Among the other highlights:
- Confidence in the overall economy declined by seven percentage points among tech professionals during the first quarter of 2013. Only 27 percent of survey respondents thought the economy was strengthening, while 46 percent said it was weakening.
- IT workers believed that job availability diminished during the first quarter. Only 24 percent said more jobs were available during the quarter, compared to 29 percent who thought that was the case in the fourth quarter of 2012. More than half (55 percent) of respondents believed that fewer IT jobs were available.
- Tech workers were less optimistic about their employability.

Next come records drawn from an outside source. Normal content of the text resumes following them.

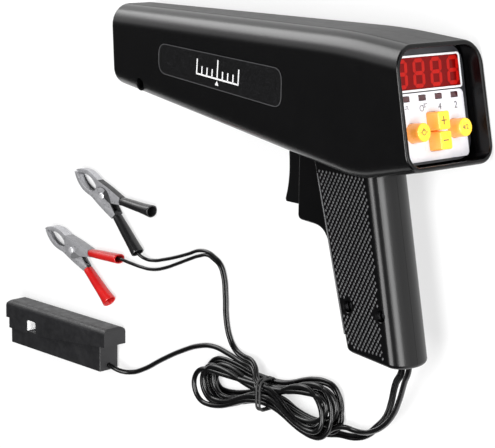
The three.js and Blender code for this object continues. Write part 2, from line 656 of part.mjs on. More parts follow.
// ---- assembly ----
function layOnSide(gun) {
  // heading: muzzle towards -X, top towards +Y, left side up; the taper lies flat
  const lie = new THREE.Matrix4().makeBasis(
    new THREE.Vector3(-Math.cos(Math.atan(TAPER)), 0, -Math.sin(Math.atan(TAPER))),
    new THREE.Vector3(-Math.sin(Math.atan(TAPER)), 0, Math.cos(Math.atan(TAPER))),
    new THREE.Vector3(0, 1, 0),
  );
  gun.quaternion.setFromRotationMatrix(lie);
  gun.updateMatrixWorld(true);
  const bounds = new THREE.Box3().setFromObject(gun, true);
  const centre = bounds.getCenter(new THREE.Vector3());
  gun.position.set(-centre.x, -centre.y, -bounds.min.z);
}

const object = new THREE.Group();
const gun = new THREE.Group();
object.add(gun);
housing(gun);
screws(gun);
lamp(gun);
electronics(gun);
rearPanel(gun);
triggerParts(gun);
cableGland(gun);
layOnSide(gun);
cables(object);
batteryClip('black', BLACK, -1, { x: -181, y: -41, turn: -25 }, object);
batteryClip('red', RED, 1, { x: -213, y: -82.5, turn: -18.5 }, object);
pickup(object);

export default object;
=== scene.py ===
# Looks of the timing light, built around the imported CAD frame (Blender 4.5, metres).
import math

import bmesh
import bpy
from mathutils import Matrix, Vector


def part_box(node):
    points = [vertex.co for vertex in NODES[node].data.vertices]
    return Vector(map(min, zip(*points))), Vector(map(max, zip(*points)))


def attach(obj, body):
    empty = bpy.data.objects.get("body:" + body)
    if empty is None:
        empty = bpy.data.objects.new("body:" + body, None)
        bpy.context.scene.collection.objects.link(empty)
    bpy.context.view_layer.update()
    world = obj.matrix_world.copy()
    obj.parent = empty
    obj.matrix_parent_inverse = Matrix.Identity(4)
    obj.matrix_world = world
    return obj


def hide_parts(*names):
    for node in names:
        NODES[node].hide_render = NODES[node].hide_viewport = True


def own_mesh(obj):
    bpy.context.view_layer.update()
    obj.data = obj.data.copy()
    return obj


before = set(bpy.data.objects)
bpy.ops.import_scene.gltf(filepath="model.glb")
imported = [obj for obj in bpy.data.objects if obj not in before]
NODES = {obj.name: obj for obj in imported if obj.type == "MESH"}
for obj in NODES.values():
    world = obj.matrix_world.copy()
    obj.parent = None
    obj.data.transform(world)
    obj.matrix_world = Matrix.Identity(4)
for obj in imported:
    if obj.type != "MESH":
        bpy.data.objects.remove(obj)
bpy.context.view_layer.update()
scene = bpy.context.scene
scene.view_settings.view_transform = "Standard"

MM = 0.001
PI = math.pi
WELD = 1e-7                 # metres between doubled points


def linked(name, data):
    """A new object in the scene."""
    made = bpy.data.objects.new(name, data)
    scene.collection.objects.link(made)
    return made


# ---- camera ----
CAMERA_AT = Vector((0.66195, 0.16704, 0.69414))
CAMERA_AIM = Vector((-0.05296, -0.04016, 0.0))
CAMERA_ROLL = math.radians(-100.34)     # stands the gun, which lies on its side, upright in the picture
CAMERA_LENS = 123.64
SENSOR = 36.0


def make_camera():
    data = bpy.data.cameras.new("camera")
    data.lens = CAMERA_LENS
    data.sensor_width = SENSOR
    data.clip_start, data.clip_end = 0.01, 20
    camera = linked("camera", data)
    look = (CAMERA_AIM - CAMERA_AT).to_track_quat("-Z", "Y").to_matrix().to_4x4()
    camera.matrix_world = Matrix.Translation(CAMERA_AT) @ look @ Matrix.Rotation(CAMERA_ROLL, 4, "Z")
    scene.camera = camera


make_camera()

# ---- the gun's own frame: x to the muzzle, y to the left, z up, origin on the rear rim, mm ----
REAR_HALF, MUZZLE_HALF, LENGTH = 32.0, 21.0, 245.0
TAPER = (REAR_HALF - MUZZLE_HALF) / LENGTH
C, S = math.cos(math.atan(TAPER)), math.sin(math.atan(TAPER))
SOCKET_CENTRE = Vector((195.6, 0, -24))
LEAN = Matrix(((-C, -S, 0), (0, 0, 1), (-S, C, 0)))


def middle(node):
    low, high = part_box(node)
    return (low + high) / 2


def placed(turn, origin_m):
    """Matrix from a local frame in mm to the row frame in m."""
    matrix = (turn * MM).to_4x4()
    matrix.translation = origin_m
    return matrix


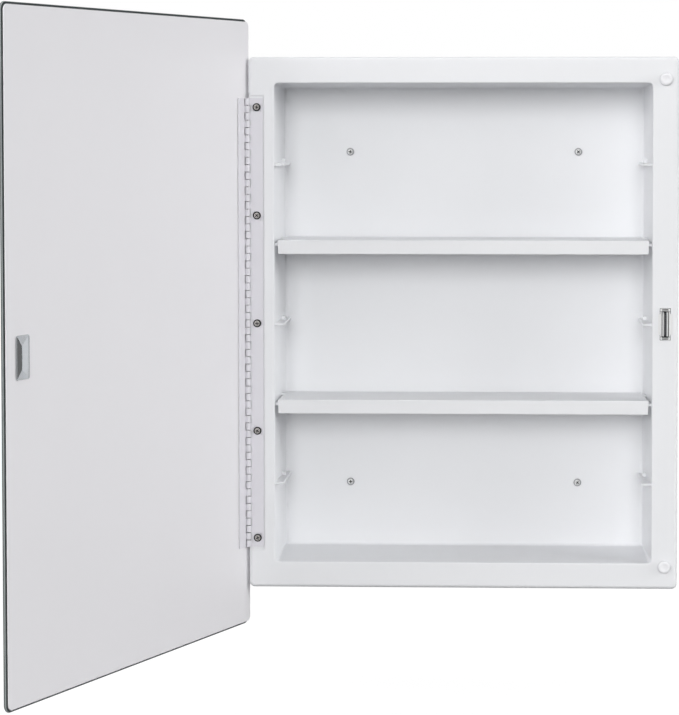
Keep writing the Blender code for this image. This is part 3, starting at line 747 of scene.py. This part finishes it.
def leaf_steps(first):
    """(height, next height, whether a finger stands there) for a leaf with every second finger."""
    steps = []
    height = -HINGE_HALF + KNUCKLE_GAP / 2
    for number in range(first, KNUCKLES, 2):
        start = -HINGE_HALF + number * KNUCKLE_PITCH + KNUCKLE_GAP / 2
        if start > height:
            steps.append((height, start, False))
        height = start + KNUCKLE_PITCH - KNUCKLE_GAP
        steps.append((start, height, True))
    if height < HINGE_HALF - KNUCKLE_GAP:
        steps.append((height, HINGE_HALF - KNUCKLE_GAP / 2, False))
    return steps


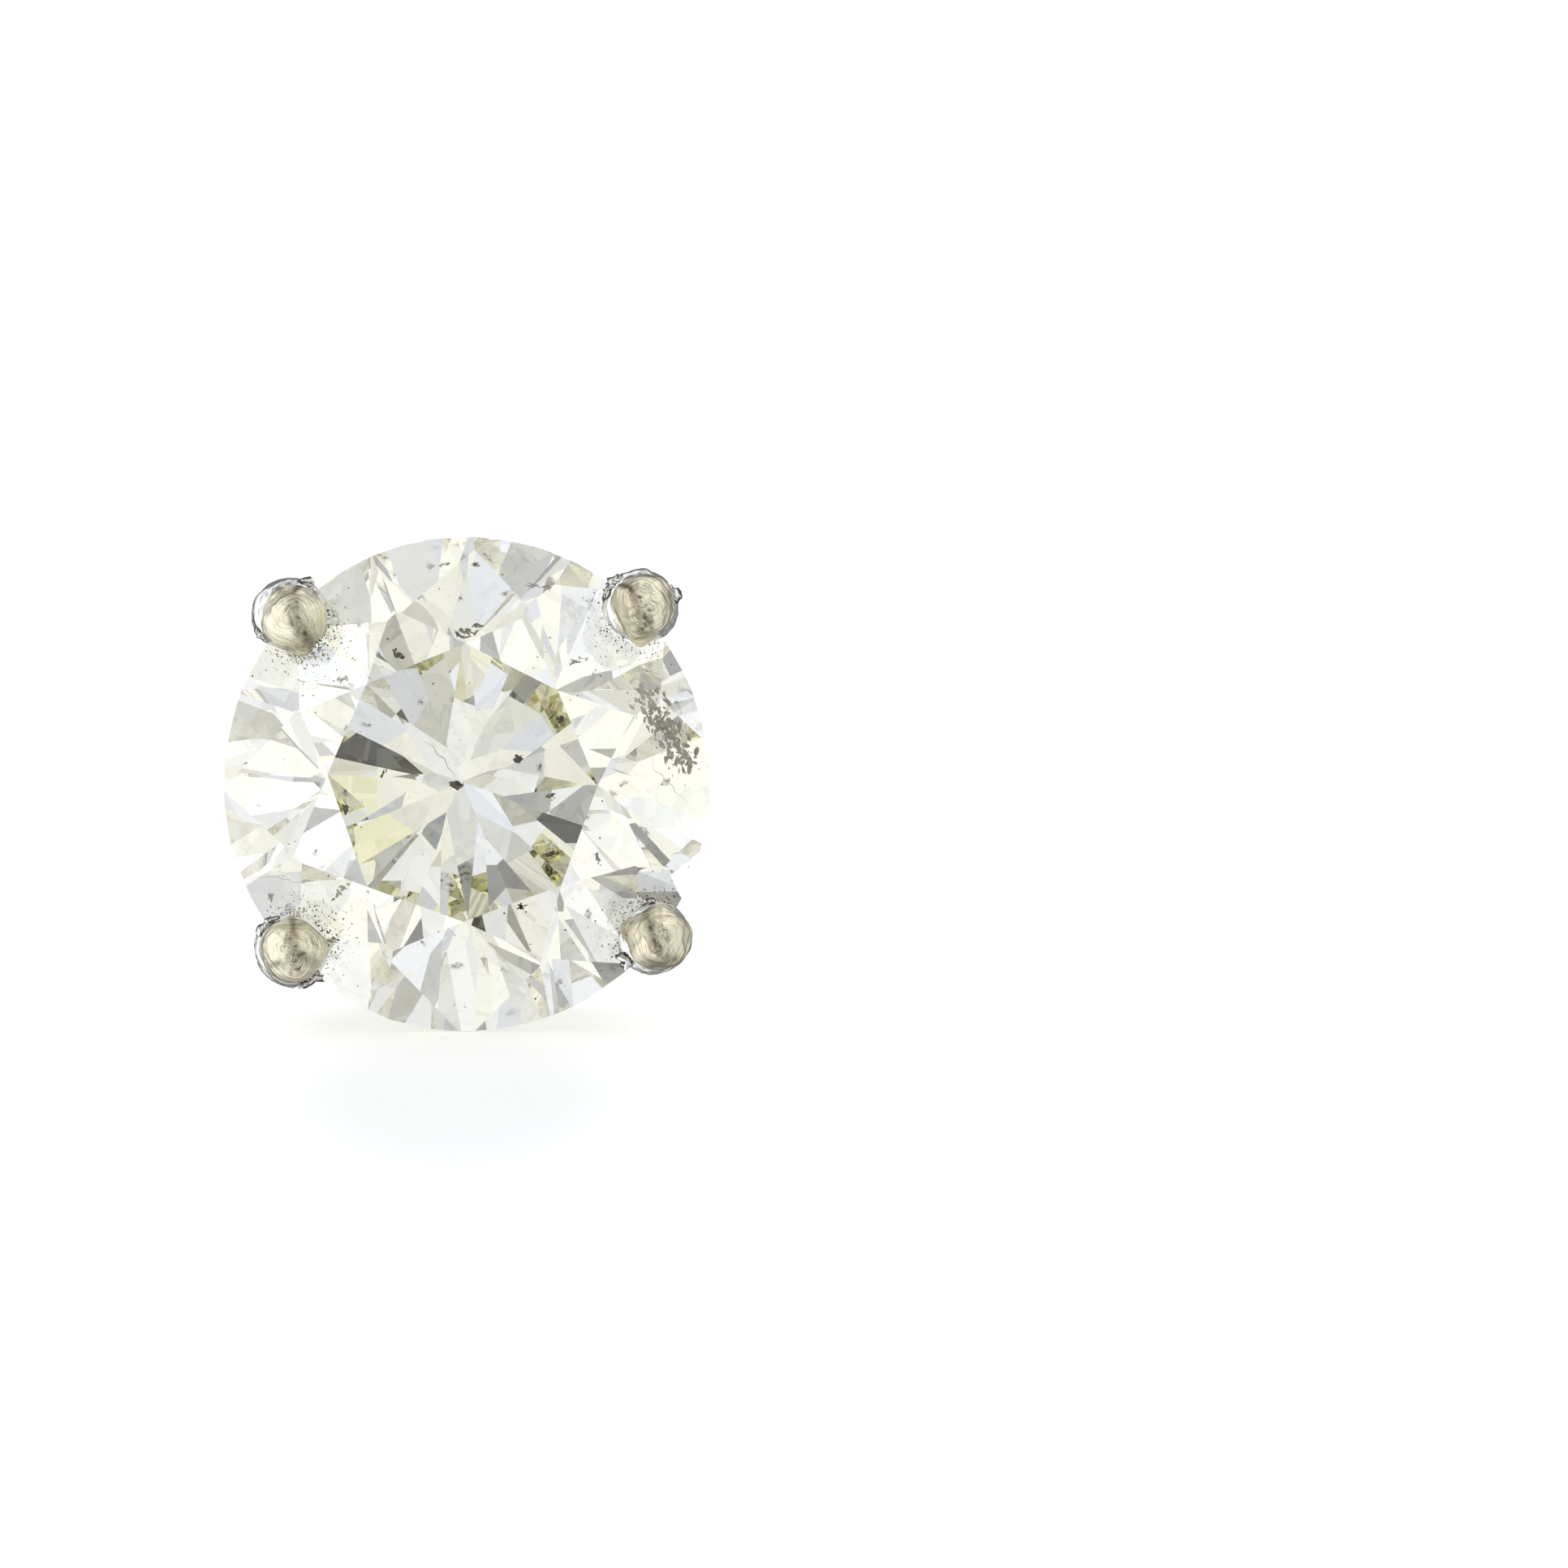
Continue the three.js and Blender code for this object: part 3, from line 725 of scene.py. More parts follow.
def glass(name, roughness=0.0, bump_size=1.0, bump_depth=0.0):
    """The stone's glass: clear, with a plain transmission and index, and a body colour that comes
    from the absorption per metre. Ground glass gets its roughness and a bump from noise in object
    space, and polished glass is plain."""
    material, tree, shader = new_material(name)
    put(tree, shader, {"Base Color": WHITE, "Transmission Weight": 1.0, "IOR": DIAMOND_INDEX,
                       "Roughness": roughness})
    if bump_depth:
        grain = place_group(tree, "metal_grain", grain_group, {"Size": bump_size, "Seed": 4.0})
        rough = calculate(tree, "MULTIPLY_ADD", grain["Hollows"], roughness, roughness / 2)
        put(tree, shader, {"Roughness": rough, "Normal": bumped(tree, 1.0, bump_depth, grain["Height"])})
    volume = add(tree, "ShaderNodeVolumeAbsorption", {"Color": BODY_COLOUR, "Density": BODY_DENSITY})
    tree.links.new(volume.outputs[0], tree.nodes["Material Output"].inputs["Volume"])
    return material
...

Only 38 percent of IT workers surveyed said they felt confident about their ability to find a new job during the quarter, compared to 55 percent who felt that way during the previous quarter. More than one-quarter (29 percent) were not confident about their ability to land a new job in this quarter.
- IT workers surveyed were less confident about job security. Slightly less than 60 percent of them believed that they were not likely to lose their jobs during the coming 12 months—a 15 percentage point decline from Q4 2012. Meanwhile, 26 percent indicated they were likely to lose their job within the next 12 months. This represents a 14 percentage point spike over the previous quarter.
- Job hunting will increase. Nearly half (46 percent) of technology workers said they were likely to look for a new job in the next year—a 13 percentage point rise from the previous quarter.
"There remains a steady job growth in both temporary and full-time employment in many industries," says Chris Mader, director of corporate accounts for Randstad Technologies. "Demand for skilled workers is high, yet the supply is low.
"The employment landscape to hire and retain skilled IT workers remains extremely competitive, and IT executives should already have comprehensive hiring, training and retention strategies in place to identify and secure their most impactful workers. If they don't, they are behind and will lose the war for the best talent."